* _SET TASK_
The lines to print start at the one containing "side_reach = jaw_thickness" and end at the one containing "frame = import_model()"; print them exactly, ends included, and only them.

━━━ PROVIDED MATERIAL ━━━

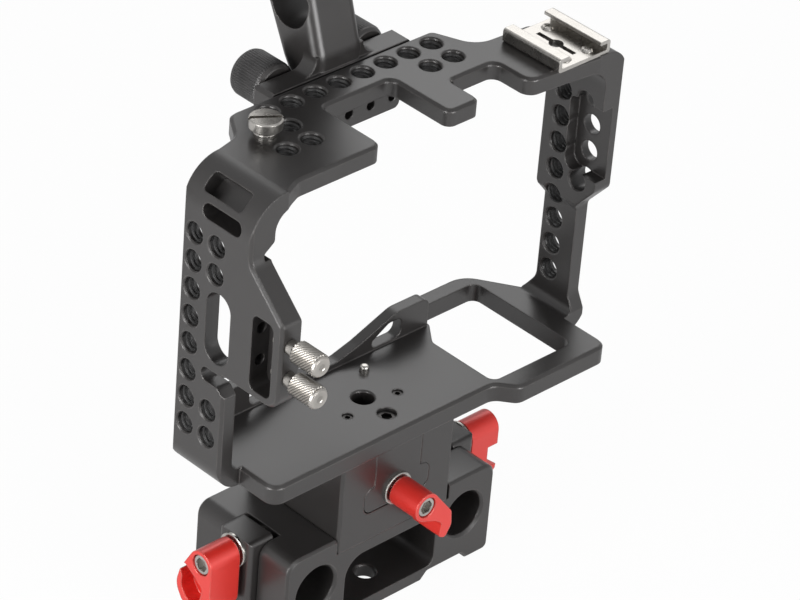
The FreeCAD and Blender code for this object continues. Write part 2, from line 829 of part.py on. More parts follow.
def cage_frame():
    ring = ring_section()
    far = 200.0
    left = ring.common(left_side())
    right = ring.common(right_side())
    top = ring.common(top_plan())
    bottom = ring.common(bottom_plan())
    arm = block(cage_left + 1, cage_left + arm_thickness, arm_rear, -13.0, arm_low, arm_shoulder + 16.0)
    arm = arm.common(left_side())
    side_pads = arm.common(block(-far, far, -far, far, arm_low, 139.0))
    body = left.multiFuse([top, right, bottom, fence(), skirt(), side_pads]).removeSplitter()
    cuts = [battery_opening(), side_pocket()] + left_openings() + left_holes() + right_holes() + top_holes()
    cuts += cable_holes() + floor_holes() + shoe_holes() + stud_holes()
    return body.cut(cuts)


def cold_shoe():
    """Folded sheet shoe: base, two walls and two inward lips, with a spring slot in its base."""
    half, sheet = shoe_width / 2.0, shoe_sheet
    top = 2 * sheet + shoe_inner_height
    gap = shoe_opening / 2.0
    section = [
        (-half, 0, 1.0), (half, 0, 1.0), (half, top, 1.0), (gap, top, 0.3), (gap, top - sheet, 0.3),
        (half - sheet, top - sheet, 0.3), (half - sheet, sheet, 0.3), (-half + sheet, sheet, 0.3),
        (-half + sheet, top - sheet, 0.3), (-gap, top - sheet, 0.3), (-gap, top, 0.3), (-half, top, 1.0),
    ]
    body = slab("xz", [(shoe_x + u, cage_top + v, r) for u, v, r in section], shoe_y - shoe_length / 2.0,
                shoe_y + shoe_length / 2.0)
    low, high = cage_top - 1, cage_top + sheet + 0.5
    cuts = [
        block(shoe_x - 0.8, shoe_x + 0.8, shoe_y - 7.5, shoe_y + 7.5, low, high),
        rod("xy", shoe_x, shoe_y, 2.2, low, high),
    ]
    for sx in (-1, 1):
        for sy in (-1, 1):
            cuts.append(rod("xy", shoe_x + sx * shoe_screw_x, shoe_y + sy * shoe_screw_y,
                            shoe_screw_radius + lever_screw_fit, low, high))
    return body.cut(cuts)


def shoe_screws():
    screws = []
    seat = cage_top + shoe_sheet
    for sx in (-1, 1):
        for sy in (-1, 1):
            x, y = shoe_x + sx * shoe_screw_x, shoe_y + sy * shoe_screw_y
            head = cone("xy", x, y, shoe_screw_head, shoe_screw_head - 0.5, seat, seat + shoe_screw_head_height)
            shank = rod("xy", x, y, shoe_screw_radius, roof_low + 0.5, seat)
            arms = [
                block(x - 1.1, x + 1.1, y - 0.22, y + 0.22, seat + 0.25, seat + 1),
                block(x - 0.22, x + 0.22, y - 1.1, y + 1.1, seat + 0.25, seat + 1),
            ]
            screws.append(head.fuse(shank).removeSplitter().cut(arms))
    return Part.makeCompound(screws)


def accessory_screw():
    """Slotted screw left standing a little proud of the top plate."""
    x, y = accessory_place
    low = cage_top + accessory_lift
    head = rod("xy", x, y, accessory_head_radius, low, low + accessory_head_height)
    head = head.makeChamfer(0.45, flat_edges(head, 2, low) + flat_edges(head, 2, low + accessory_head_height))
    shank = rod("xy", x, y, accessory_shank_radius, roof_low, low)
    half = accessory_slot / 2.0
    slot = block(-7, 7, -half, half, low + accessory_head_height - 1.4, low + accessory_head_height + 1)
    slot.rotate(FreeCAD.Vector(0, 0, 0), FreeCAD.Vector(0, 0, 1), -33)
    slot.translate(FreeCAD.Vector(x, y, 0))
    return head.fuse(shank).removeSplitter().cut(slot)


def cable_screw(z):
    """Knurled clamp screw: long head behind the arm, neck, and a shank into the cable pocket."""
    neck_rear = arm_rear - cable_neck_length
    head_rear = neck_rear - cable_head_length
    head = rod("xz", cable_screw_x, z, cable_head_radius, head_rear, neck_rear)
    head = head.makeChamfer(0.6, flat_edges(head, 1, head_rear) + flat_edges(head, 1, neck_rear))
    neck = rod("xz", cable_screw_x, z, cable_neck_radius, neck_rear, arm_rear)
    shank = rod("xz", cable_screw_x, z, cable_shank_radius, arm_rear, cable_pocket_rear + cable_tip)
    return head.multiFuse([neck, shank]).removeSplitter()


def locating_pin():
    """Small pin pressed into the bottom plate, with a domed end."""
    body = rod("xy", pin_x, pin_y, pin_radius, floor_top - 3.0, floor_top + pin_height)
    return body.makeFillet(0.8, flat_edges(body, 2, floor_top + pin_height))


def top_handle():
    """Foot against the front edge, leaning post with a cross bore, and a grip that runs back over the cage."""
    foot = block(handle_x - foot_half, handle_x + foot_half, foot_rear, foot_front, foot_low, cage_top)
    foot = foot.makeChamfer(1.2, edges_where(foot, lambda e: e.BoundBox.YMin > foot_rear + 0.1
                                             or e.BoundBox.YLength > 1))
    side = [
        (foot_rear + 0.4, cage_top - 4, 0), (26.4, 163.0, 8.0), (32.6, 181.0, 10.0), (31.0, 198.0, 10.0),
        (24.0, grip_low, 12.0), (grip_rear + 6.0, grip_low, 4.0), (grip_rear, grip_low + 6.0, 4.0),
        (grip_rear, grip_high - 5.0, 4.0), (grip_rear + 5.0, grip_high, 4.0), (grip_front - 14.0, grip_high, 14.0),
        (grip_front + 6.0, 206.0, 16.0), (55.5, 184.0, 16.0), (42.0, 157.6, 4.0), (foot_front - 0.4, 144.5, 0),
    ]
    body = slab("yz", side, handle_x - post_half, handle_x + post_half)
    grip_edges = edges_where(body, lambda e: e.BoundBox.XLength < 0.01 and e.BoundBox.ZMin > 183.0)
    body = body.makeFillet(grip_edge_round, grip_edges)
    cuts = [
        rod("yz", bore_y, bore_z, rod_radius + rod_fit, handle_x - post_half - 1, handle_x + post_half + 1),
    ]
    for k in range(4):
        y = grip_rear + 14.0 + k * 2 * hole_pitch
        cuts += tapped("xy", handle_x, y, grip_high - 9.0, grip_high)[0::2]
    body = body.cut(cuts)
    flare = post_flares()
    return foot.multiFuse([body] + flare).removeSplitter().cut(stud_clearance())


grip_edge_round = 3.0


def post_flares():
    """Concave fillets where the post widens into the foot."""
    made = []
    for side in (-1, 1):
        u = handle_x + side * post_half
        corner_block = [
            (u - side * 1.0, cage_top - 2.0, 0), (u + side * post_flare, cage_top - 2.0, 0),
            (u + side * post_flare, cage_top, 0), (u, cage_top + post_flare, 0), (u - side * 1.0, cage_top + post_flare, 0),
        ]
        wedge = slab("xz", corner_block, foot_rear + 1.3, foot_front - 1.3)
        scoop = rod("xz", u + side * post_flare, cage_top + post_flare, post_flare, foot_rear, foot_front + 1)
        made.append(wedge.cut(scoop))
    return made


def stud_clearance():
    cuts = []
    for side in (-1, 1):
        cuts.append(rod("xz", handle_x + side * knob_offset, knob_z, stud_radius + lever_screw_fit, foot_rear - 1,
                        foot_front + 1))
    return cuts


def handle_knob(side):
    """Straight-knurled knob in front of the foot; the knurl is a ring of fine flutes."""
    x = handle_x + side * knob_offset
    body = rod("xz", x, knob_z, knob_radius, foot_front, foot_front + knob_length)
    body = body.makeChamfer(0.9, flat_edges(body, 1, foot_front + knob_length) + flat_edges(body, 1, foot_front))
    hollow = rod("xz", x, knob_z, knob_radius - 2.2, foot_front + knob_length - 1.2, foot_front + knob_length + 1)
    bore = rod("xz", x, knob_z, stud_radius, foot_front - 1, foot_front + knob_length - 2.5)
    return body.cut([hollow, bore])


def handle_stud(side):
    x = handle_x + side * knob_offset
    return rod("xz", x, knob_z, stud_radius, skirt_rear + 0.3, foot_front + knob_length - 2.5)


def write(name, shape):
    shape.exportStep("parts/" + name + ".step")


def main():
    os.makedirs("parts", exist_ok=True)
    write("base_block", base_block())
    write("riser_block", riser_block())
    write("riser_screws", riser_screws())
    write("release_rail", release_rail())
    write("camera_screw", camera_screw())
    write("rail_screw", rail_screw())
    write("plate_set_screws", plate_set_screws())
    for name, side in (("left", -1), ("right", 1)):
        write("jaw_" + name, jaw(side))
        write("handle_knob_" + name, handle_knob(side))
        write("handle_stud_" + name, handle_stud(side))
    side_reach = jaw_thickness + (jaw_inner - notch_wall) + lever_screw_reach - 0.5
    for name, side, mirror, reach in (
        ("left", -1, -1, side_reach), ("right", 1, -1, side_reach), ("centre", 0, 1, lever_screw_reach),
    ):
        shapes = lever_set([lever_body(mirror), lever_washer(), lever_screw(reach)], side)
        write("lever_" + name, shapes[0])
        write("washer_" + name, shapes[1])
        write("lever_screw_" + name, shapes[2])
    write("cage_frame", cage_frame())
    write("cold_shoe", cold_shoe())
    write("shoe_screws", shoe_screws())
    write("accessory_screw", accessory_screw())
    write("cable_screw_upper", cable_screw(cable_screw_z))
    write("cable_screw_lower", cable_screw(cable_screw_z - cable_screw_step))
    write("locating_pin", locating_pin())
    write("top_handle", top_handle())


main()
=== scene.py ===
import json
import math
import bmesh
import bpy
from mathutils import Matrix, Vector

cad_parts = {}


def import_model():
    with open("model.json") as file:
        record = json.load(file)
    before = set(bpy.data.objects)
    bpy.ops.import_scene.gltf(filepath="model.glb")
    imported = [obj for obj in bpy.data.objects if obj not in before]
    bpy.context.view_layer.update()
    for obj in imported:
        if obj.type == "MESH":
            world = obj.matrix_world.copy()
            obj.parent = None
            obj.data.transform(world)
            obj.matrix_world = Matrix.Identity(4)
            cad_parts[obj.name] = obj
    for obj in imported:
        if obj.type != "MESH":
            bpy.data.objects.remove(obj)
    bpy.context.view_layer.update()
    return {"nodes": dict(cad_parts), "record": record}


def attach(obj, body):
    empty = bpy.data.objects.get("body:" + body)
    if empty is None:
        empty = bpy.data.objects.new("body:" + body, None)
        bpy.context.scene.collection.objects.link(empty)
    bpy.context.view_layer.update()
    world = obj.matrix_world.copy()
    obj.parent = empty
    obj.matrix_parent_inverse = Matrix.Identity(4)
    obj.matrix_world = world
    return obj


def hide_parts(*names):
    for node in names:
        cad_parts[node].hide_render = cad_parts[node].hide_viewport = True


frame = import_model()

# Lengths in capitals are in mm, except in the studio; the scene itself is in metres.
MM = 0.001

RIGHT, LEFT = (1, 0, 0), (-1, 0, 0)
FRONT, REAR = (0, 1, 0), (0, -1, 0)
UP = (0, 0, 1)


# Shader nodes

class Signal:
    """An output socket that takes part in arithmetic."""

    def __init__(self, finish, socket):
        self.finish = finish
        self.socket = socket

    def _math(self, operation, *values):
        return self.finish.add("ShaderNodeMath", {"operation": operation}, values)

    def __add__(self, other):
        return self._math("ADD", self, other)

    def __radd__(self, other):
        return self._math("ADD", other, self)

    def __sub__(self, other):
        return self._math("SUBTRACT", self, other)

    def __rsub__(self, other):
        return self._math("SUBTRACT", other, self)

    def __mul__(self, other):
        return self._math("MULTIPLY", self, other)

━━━

* _FULL SOLUTION_
    side_reach = jaw_thickness + (jaw_inner - notch_wall) + lever_screw_reach - 0.5
    for name, side, mirror, reach in (
        ("left", -1, -1, side_reach), ("right", 1, -1, side_reach), ("centre", 0, 1, lever_screw_reach),
    ):
        shapes = lever_set([lever_body(mirror), lever_washer(), lever_screw(reach)], side)
        write("lever_" + name, shapes[0])
        write("washer_" + name, shapes[1])
        write("lever_screw_" + name, shapes[2])
    write("cage_frame", cage_frame())
    write("cold_shoe", cold_shoe())
    write("shoe_screws", shoe_screws())
    write("accessory_screw", accessory_screw())
    write("cable_screw_upper", cable_screw(cable_screw_z))
    write("cable_screw_lower", cable_screw(cable_screw_z - cable_screw_step))
    write("locating_pin", locating_pin())
    write("top_handle", top_handle())


main()
=== scene.py ===
import json
import math
import bmesh
import bpy
from mathutils import Matrix, Vector

cad_parts = {}


def import_model():
    with open("model.json") as file:
        record = json.load(file)
    before = set(bpy.data.objects)
    bpy.ops.import_scene.gltf(filepath="model.glb")
    imported = [obj for obj in bpy.data.objects if obj not in before]
    bpy.context.view_layer.update()
    for obj in imported:
        if obj.type == "MESH":
            world = obj.matrix_world.copy()
            obj.parent = None
            obj.data.transform(world)
            obj.matrix_world = Matrix.Identity(4)
            cad_parts[obj.name] = obj
    for obj in imported:
        if obj.type != "MESH":
            bpy.data.objects.remove(obj)
    bpy.context.view_layer.update()
    return {"nodes": dict(cad_parts), "record": record}


def attach(obj, body):
    empty = bpy.data.objects.get("body:" + body)
    if empty is None:
        empty = bpy.data.objects.new("body:" + body, None)
        bpy.context.scene.collection.objects.link(empty)
    bpy.context.view_layer.update()
    world = obj.matrix_world.copy()
    obj.parent = empty
    obj.matrix_parent_inverse = Matrix.Identity(4)
    obj.matrix_world = world
    return obj


def hide_parts(*names):
    for node in names:
        cad_parts[node].hide_render = cad_parts[node].hide_viewport = True


frame = import_model()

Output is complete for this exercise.